[Start DATA FOR THIS EXERCISE]
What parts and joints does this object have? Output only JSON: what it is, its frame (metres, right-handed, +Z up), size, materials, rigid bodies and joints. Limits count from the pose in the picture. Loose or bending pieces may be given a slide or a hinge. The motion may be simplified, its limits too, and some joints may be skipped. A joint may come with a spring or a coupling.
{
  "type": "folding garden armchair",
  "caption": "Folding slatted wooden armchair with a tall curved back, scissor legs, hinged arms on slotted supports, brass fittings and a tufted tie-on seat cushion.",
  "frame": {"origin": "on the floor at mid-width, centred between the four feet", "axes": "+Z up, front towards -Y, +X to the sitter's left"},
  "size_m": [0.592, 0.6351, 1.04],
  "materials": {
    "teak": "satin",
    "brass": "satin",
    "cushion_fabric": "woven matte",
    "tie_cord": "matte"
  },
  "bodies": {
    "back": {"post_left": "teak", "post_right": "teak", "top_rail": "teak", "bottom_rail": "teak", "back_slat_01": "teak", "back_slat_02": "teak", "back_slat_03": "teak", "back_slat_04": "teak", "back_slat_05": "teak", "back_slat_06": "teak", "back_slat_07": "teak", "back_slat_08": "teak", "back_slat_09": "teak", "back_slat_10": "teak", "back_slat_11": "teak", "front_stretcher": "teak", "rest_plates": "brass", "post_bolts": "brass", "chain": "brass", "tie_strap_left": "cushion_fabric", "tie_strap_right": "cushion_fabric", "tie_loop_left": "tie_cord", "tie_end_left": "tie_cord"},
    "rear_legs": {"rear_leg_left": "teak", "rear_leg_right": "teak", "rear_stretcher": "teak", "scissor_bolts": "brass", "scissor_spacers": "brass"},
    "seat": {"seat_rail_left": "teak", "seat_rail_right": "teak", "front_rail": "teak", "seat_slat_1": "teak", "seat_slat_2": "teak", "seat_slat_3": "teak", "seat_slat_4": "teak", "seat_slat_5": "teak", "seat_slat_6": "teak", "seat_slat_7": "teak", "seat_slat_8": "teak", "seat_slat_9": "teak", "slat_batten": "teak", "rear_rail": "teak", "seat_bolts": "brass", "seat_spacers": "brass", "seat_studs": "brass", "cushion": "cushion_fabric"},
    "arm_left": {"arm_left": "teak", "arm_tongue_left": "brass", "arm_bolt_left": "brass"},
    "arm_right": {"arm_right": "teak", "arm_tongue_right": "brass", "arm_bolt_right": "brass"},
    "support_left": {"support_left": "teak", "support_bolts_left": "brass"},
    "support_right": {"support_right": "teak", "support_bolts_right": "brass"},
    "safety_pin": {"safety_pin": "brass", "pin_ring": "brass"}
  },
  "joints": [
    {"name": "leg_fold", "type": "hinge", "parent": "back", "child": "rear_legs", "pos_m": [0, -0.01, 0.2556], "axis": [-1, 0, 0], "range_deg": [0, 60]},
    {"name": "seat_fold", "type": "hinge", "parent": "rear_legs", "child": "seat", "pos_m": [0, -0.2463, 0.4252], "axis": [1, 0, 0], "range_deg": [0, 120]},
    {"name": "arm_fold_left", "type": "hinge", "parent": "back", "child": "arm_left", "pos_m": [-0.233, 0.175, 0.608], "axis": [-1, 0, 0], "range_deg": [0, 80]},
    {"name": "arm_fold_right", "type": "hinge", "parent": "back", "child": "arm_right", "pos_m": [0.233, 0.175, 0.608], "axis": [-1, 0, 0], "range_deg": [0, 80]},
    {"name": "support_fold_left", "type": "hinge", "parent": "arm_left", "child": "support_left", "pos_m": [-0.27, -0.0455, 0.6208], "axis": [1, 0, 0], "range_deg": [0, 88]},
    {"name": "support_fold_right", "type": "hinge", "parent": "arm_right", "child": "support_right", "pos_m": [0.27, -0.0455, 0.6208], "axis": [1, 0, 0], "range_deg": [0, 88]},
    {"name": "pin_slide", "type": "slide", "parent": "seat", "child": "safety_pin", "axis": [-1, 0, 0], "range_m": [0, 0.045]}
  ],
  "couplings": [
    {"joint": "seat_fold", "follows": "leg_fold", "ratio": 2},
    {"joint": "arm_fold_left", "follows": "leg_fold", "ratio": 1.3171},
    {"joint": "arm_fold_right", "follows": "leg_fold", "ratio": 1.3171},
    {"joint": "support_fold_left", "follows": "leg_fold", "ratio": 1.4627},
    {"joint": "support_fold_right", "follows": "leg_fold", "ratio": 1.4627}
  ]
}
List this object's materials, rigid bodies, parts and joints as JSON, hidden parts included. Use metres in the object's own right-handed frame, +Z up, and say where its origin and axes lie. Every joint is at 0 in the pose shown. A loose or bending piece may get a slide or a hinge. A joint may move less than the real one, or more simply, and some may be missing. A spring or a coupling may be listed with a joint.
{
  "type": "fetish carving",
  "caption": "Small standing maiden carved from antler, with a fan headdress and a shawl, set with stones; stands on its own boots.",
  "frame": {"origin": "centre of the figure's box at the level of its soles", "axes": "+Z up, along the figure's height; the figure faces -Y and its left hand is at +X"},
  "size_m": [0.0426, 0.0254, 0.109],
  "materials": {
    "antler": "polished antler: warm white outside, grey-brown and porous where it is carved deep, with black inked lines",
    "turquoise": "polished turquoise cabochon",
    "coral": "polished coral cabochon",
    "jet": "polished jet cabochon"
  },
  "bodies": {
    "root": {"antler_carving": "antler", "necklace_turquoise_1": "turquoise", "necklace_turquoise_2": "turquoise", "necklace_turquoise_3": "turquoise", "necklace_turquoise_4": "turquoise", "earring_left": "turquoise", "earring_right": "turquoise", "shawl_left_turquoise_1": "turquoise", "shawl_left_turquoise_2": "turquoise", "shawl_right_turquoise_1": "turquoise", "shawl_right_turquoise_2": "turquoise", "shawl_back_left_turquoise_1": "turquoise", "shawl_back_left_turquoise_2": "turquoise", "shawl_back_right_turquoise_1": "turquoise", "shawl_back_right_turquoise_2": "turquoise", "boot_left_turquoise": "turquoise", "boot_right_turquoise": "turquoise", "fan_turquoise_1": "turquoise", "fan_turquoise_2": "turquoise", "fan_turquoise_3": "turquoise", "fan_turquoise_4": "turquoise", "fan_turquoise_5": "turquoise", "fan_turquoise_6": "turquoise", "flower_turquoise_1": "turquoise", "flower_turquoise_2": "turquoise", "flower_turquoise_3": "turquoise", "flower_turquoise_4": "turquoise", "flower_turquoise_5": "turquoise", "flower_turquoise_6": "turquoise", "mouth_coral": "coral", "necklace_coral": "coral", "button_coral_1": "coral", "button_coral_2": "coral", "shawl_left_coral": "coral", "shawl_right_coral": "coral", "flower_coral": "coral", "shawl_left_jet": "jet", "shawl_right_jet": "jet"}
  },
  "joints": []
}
[End DATA FOR THIS EXERCISE]
> [WHAT TO DO] From the first line to the last, retype the data exactly.

> [ANSWER BELOW]
What parts and joints does this object have? Output only JSON: what it is, its frame (metres, right-handed, +Z up), size, materials, rigid bodies and joints. Limits count from the pose in the picture. Loose or bending pieces may be given a slide or a hinge. The motion may be simplified, its limits too, and some joints may be skipped. A joint may come with a spring or a coupling.
{
  "type": "folding garden armchair",
  "caption": "Folding slatted wooden armchair with a tall curved back, scissor legs, hinged arms on slotted supports, brass fittings and a tufted tie-on seat cushion.",
  "frame": {"origin": "on the floor at mid-width, centred between the four feet", "axes": "+Z up, front towards -Y, +X to the sitter's left"},
  "size_m": [0.592, 0.6351, 1.04],
  "materials": {
    "teak": "satin",
    "brass": "satin",
    "cushion_fabric": "woven matte",
    "tie_cord": "matte"
  },
  "bodies": {
    "back": {"post_left": "teak", "post_right": "teak", "top_rail": "teak", "bottom_rail": "teak", "back_slat_01": "teak", "back_slat_02": "teak", "back_slat_03": "teak", "back_slat_04": "teak", "back_slat_05": "teak", "back_slat_06": "teak", "back_slat_07": "teak", "back_slat_08": "teak", "back_slat_09": "teak", "back_slat_10": "teak", "back_slat_11": "teak", "front_stretcher": "teak", "rest_plates": "brass", "post_bolts": "brass", "chain": "brass", "tie_strap_left": "cushion_fabric", "tie_strap_right": "cushion_fabric", "tie_loop_left": "tie_cord", "tie_end_left": "tie_cord"},
    "rear_legs": {"rear_leg_left": "teak", "rear_leg_right": "teak", "rear_stretcher": "teak", "scissor_bolts": "brass", "scissor_spacers": "brass"},
    "seat": {"seat_rail_left": "teak", "seat_rail_right": "teak", "front_rail": "teak", "seat_slat_1": "teak", "seat_slat_2": "teak", "seat_slat_3": "teak", "seat_slat_4": "teak", "seat_slat_5": "teak", "seat_slat_6": "teak", "seat_slat_7": "teak", "seat_slat_8": "teak", "seat_slat_9": "teak", "slat_batten": "teak", "rear_rail": "teak", "seat_bolts": "brass", "seat_spacers": "brass", "seat_studs": "brass", "cushion": "cushion_fabric"},
    "arm_left": {"arm_left": "teak", "arm_tongue_left": "brass", "arm_bolt_left": "brass"},
    "arm_right": {"arm_right": "teak", "arm_tongue_right": "brass", "arm_bolt_right": "brass"},
    "support_left": {"support_left": "teak", "support_bolts_left": "brass"},
    "support_right": {"support_right": "teak", "support_bolts_right": "brass"},
    "safety_pin": {"safety_pin": "brass", "pin_ring": "brass"}
  },
  "joints": [
    {"name": "leg_fold", "type": "hinge", "parent": "back", "child": "rear_legs", "pos_m": [0, -0.01, 0.2556], "axis": [-1, 0, 0], "range_deg": [0, 60]},
    {"name": "seat_fold", "type": "hinge", "parent": "rear_legs", "child": "seat", "pos_m": [0, -0.2463, 0.4252], "axis": [1, 0, 0], "range_deg": [0, 120]},
    {"name": "arm_fold_left", "type": "hinge", "parent": "back", "child": "arm_left", "pos_m": [-0.233, 0.175, 0.608], "axis": [-1, 0, 0], "range_deg": [0, 80]},
    {"name": "arm_fold_right", "type": "hinge", "parent": "back", "child": "arm_right", "pos_m": [0.233, 0.175, 0.608], "axis": [-1, 0, 0], "range_deg": [0, 80]},
    {"name": "support_fold_left", "type": "hinge", "parent": "arm_left", "child": "support_left", "pos_m": [-0.27, -0.0455, 0.6208], "axis": [1, 0, 0], "range_deg": [0, 88]},
    {"name": "support_fold_right", "type": "hinge", "parent": "arm_right", "child": "support_right", "pos_m": [0.27, -0.0455, 0.6208], "axis": [1, 0, 0], "range_deg": [0, 88]},
    {"name": "pin_slide", "type": "slide", "parent": "seat", "child": "safety_pin", "axis": [-1, 0, 0], "range_m": [0, 0.045]}
  ],
  "couplings": [
    {"joint": "seat_fold", "follows": "leg_fold", "ratio": 2},
    {"joint": "arm_fold_left", "follows": "leg_fold", "ratio": 1.3171},
    {"joint": "arm_fold_right", "follows": "leg_fold", "ratio": 1.3171},
    {"joint": "support_fold_left", "follows": "leg_fold", "ratio": 1.4627},
    {"joint": "support_fold_right", "follows": "leg_fold", "ratio": 1.4627}
  ]
}
List this object's materials, rigid bodies, parts and joints as JSON, hidden parts included. Use metres in the object's own right-handed frame, +Z up, and say where its origin and axes lie. Every joint is at 0 in the pose shown. A loose or bending piece may get a slide or a hinge. A joint may move less than the real one, or more simply, and some may be missing. A spring or a coupling may be listed with a joint.
{
  "type": "fetish carving",
  "caption": "Small standing maiden carved from antler, with a fan headdress and a shawl, set with stones; stands on its own boots.",
  "frame": {"origin": "centre of the figure's box at the level of its soles", "axes": "+Z up, along the figure's height; the figure faces -Y and its left hand is at +X"},
  "size_m": [0.0426, 0.0254, 0.109],
  "materials": {
    "antler": "polished antler: warm white outside, grey-brown and porous where it is carved deep, with black inked lines",
    "turquoise": "polished turquoise cabochon",
    "coral": "polished coral cabochon",
    "jet": "polished jet cabochon"
  },
  "bodies": {
    "root": {"antler_carving": "antler", "necklace_turquoise_1": "turquoise", "necklace_turquoise_2": "turquoise", "necklace_turquoise_3": "turquoise", "necklace_turquoise_4": "turquoise", "earring_left": "turquoise", "earring_right": "turquoise", "shawl_left_turquoise_1": "turquoise", "shawl_left_turquoise_2": "turquoise", "shawl_right_turquoise_1": "turquoise", "shawl_right_turquoise_2": "turquoise", "shawl_back_left_turquoise_1": "turquoise", "shawl_back_left_turquoise_2": "turquoise", "shawl_back_right_turquoise_1": "turquoise", "shawl_back_right_turquoise_2": "turquoise", "boot_left_turquoise": "turquoise", "boot_right_turquoise": "turquoise", "fan_turquoise_1": "turquoise", "fan_turquoise_2": "turquoise", "fan_turquoise_3": "turquoise", "fan_turquoise_4": "turquoise", "fan_turquoise_5": "turquoise", "fan_turquoise_6": "turquoise", "flower_turquoise_1": "turquoise", "flower_turquoise_2": "turquoise", "flower_turquoise_3": "turquoise", "flower_turquoise_4": "turquoise", "flower_turquoise_5": "turquoise", "flower_turquoise_6": "turquoise", "mouth_coral": "coral", "necklace_coral": "coral", "button_coral_1": "coral", "button_coral_2": "coral", "shawl_left_coral": "coral", "shawl_right_coral": "coral", "flower_coral": "coral", "shawl_left_jet": "jet", "shawl_right_jet": "jet"}
  },
  "joints": []
}